--- START ---

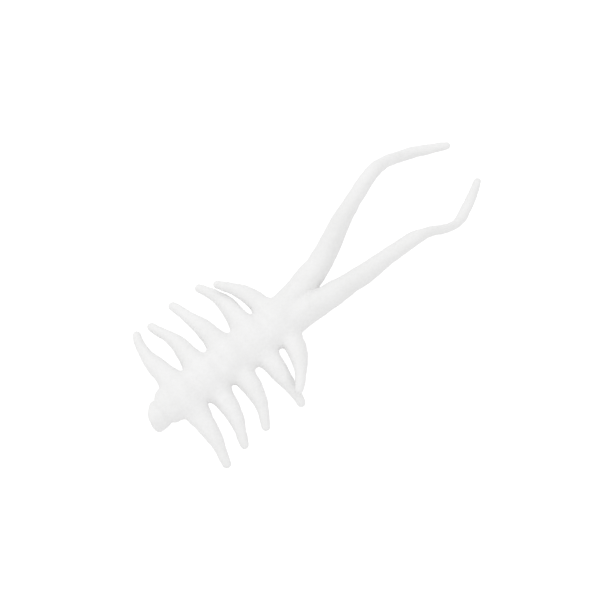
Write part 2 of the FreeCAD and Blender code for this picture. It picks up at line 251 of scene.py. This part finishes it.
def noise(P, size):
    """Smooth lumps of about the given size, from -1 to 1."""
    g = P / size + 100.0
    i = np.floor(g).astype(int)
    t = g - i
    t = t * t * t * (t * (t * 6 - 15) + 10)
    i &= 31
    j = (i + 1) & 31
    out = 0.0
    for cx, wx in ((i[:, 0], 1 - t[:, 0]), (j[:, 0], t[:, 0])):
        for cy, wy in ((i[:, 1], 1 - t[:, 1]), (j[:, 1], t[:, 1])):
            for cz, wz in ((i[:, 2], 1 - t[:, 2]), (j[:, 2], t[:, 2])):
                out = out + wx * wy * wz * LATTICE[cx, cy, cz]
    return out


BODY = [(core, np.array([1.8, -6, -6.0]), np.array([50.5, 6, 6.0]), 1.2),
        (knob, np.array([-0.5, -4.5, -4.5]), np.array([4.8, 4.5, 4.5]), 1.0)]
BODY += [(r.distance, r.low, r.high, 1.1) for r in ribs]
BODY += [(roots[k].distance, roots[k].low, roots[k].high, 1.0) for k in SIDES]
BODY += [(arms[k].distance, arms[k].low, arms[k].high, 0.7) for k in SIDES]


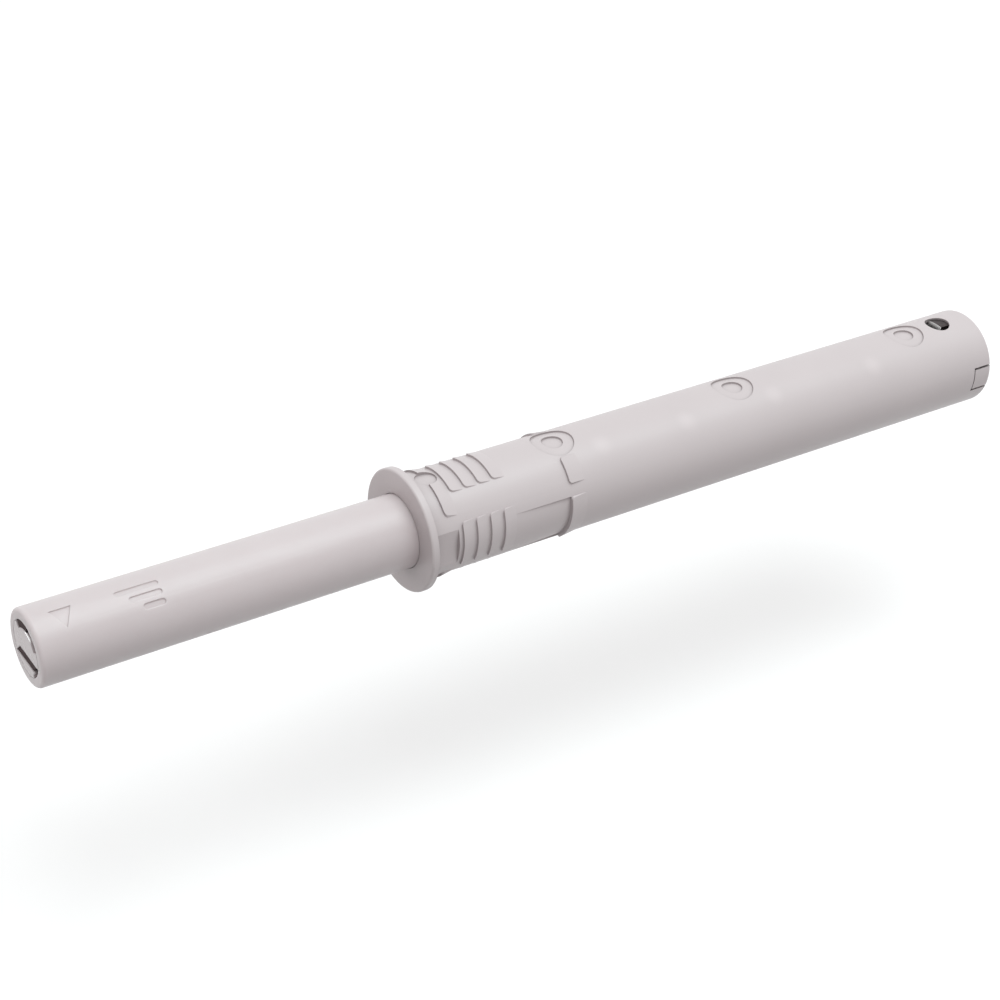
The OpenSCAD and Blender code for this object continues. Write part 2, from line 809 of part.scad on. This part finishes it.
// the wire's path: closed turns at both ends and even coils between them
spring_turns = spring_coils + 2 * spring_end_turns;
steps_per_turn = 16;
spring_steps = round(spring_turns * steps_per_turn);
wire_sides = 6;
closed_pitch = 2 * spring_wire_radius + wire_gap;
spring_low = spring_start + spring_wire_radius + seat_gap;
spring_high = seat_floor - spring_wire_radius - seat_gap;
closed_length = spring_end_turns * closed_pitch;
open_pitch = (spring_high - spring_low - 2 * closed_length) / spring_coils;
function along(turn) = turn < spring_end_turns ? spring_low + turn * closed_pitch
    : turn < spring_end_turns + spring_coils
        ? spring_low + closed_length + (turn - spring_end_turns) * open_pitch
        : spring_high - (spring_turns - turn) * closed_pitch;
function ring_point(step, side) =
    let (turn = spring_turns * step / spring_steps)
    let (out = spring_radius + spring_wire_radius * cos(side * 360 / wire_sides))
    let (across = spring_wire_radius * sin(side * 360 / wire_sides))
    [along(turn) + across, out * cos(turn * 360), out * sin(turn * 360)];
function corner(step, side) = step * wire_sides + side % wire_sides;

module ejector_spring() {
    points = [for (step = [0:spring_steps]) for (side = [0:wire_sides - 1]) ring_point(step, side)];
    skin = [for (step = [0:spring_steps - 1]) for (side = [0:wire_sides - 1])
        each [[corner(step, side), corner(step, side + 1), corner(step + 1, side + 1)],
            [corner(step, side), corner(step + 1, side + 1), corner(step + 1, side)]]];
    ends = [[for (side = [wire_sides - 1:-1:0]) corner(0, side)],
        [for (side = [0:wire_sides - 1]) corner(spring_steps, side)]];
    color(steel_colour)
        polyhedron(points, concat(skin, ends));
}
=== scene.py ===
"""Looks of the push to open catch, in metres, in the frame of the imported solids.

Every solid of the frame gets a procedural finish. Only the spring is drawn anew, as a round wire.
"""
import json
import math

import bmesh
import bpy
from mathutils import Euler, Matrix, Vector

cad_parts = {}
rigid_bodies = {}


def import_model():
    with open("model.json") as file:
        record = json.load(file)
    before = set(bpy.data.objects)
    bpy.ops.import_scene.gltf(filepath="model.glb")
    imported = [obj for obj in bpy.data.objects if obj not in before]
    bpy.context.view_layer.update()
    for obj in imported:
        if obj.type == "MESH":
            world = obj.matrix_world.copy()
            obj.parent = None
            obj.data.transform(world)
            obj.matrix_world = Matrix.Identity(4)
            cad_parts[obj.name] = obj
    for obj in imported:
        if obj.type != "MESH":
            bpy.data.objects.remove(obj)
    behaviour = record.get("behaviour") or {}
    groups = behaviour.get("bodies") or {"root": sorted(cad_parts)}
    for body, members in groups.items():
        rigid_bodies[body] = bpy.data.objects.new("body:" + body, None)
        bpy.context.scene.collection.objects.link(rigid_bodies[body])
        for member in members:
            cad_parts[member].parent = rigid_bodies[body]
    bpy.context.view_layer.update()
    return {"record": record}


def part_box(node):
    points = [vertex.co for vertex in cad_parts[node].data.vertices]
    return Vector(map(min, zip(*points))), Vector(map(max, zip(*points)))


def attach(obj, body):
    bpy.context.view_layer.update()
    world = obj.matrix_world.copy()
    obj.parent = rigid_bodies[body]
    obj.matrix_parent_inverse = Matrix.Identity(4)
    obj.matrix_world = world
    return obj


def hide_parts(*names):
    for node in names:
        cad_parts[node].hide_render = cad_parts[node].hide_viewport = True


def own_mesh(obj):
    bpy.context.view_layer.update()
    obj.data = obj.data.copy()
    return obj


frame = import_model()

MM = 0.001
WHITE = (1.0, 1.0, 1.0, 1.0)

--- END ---

What the task asks: Above are the entries. Quote exactly the lines from the one bearing "function ring_point(step, side)" through the one bearing "obj.data.transform(world)".

Task response:
function ring_point(step, side) =
    let (turn = spring_turns * step / spring_steps)
    let (out = spring_radius + spring_wire_radius * cos(side * 360 / wire_sides))
    let (across = spring_wire_radius * sin(side * 360 / wire_sides))
    [along(turn) + across, out * cos(turn * 360), out * sin(turn * 360)];
function corner(step, side) = step * wire_sides + side % wire_sides;

module ejector_spring() {
    points = [for (step = [0:spring_steps]) for (side = [0:wire_sides - 1]) ring_point(step, side)];
    skin = [for (step = [0:spring_steps - 1]) for (side = [0:wire_sides - 1])
        each [[corner(step, side), corner(step, side + 1), corner(step + 1, side + 1)],
            [corner(step, side), corner(step + 1, side + 1), corner(step + 1, side)]]];
    ends = [[for (side = [wire_sides - 1:-1:0]) corner(0, side)],
        [for (side = [0:wire_sides - 1]) corner(spring_steps, side)]];
    color(steel_colour)
        polyhedron(points, concat(skin, ends));
}
=== scene.py ===
"""Looks of the push to open catch, in metres, in the frame of the imported solids.

Every solid of the frame gets a procedural finish. Only the spring is drawn anew, as a round wire.
"""
import json
import math

import bmesh
import bpy
from mathutils import Euler, Matrix, Vector

cad_parts = {}
rigid_bodies = {}


def import_model():
    with open("model.json") as file:
        record = json.load(file)
    before = set(bpy.data.objects)
    bpy.ops.import_scene.gltf(filepath="model.glb")
    imported = [obj for obj in bpy.data.objects if obj not in before]
    bpy.context.view_layer.update()
    for obj in imported:
        if obj.type == "MESH":
            world = obj.matrix_world.copy()
            obj.parent = None
            obj.data.transform(world)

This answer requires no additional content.